Women's clothing prices fell 5.8 per cent in October, from a year earlier, leading to the 10th month in a row for a decline in the clothing and footwear sub-index, Statscan said.

By province, inflationary pressure eased off in most regions. Only Manitoba and Saskatchewan did not see a slower pace of annual inflation in October. The greatest dip was in Prince Edward Island, where September's 5.5 per cent inflation rate dipped to 3.9 per cent in October. Ontario and Quebec saw the largest slowdown in gasoline price hikes.

Lower car prices were the biggest drag on inflation in all provinces, Statscan said.

With the United States slipping into recession and the global economy slowing rapidly, the widespread fear of rising inflation that dominated economic discourse in the spring and summer has quickly given way to expectations for disinflation and even warnings of outright deflation. Deflation, which is a broad and sustained decline in prices, is dangerous because consumers stop making purchases in the hopes of lower prices in the future – making recovery from a recession more difficult.

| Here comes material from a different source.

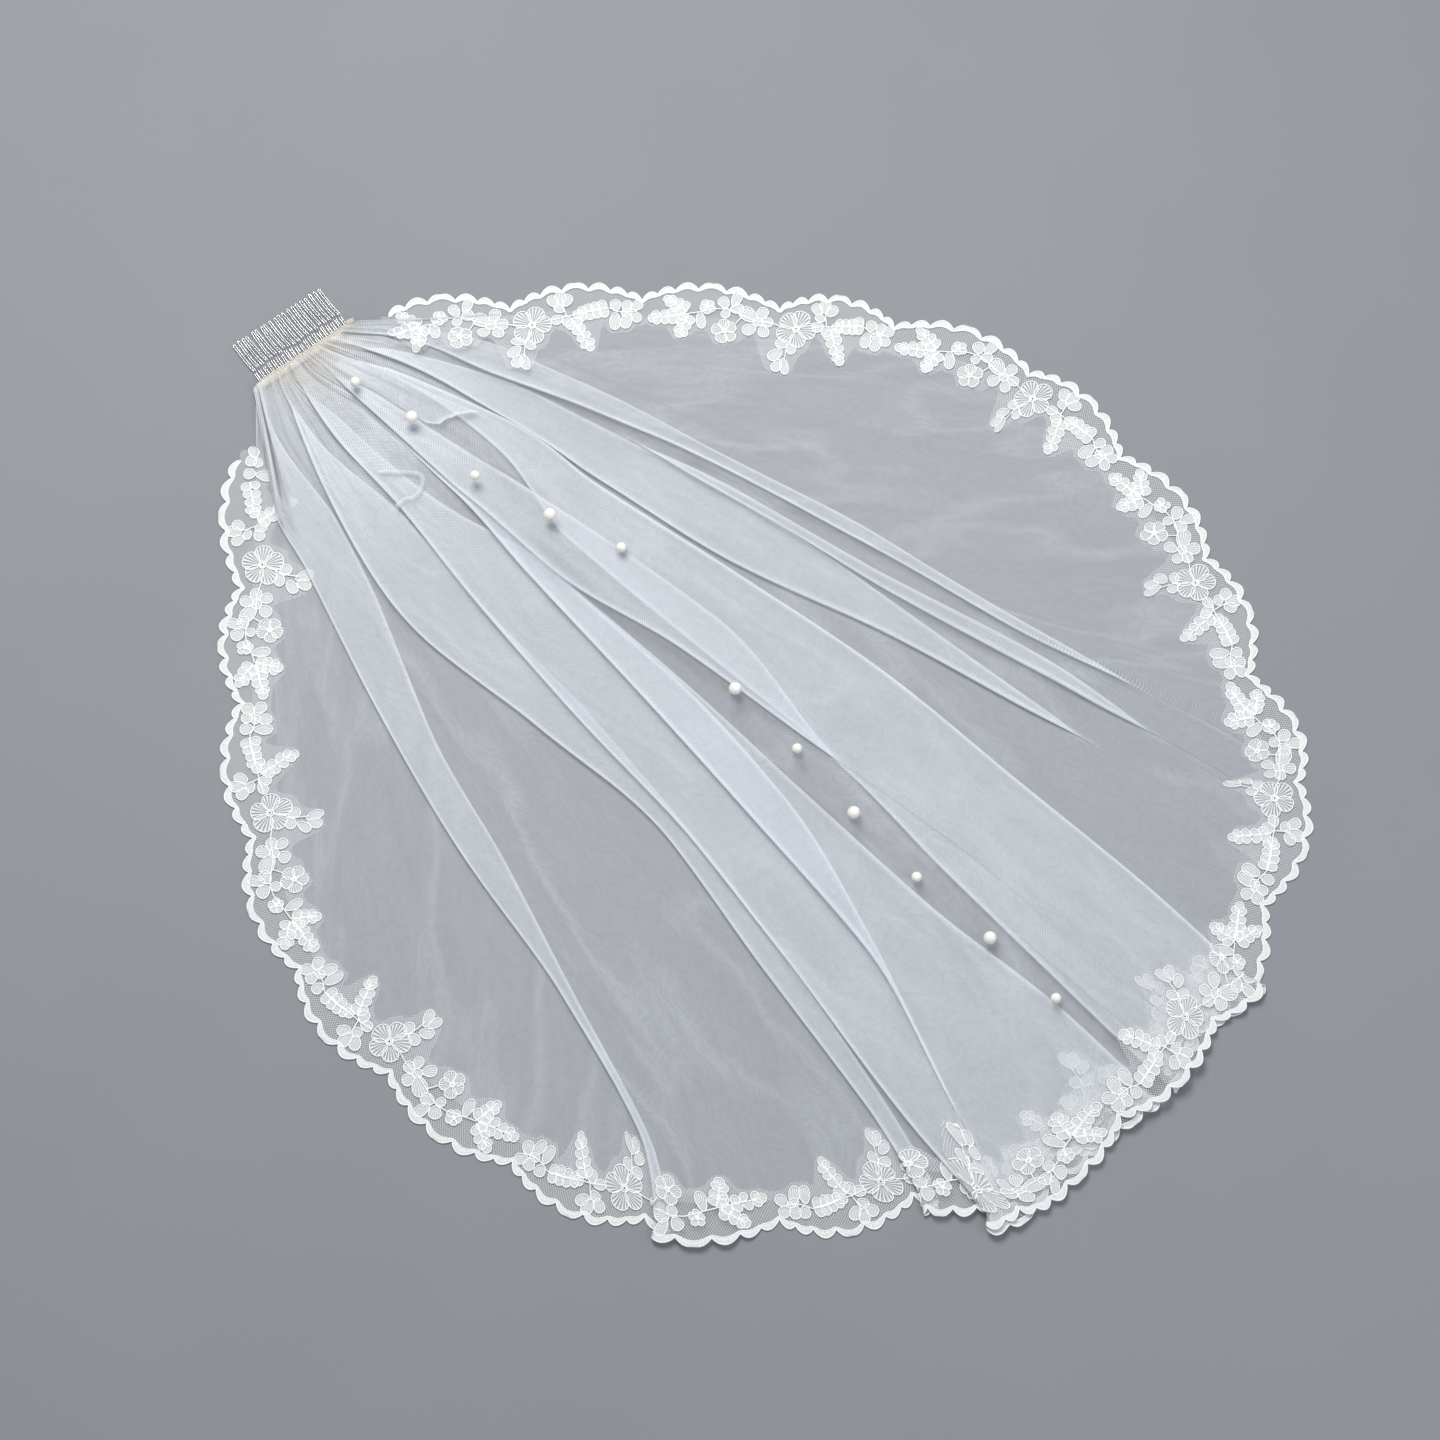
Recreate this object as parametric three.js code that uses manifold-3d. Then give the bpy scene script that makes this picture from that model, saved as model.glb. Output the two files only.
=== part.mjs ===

In Canada, however, talk of deflation has been muted. That's partly because the Canadian dollar has depreciated rapidly – a move that would normally drive up the price of imports, offsetting other prices that may be falling.

But with Friday's soft inflation numbers, economists at the Bank ofNova Scotia warned that deflation could be a problem here too.

“Consumer prices have started to fall in Canada as the economy heads into a recession, increasing the risk of deflation with a six-to-12 month lag over the U.S.,” they said in a note to clients. “The details show that almost every component in the consumer price index declined (not seasonally adjusted) in October, illustrating widespread discounting.”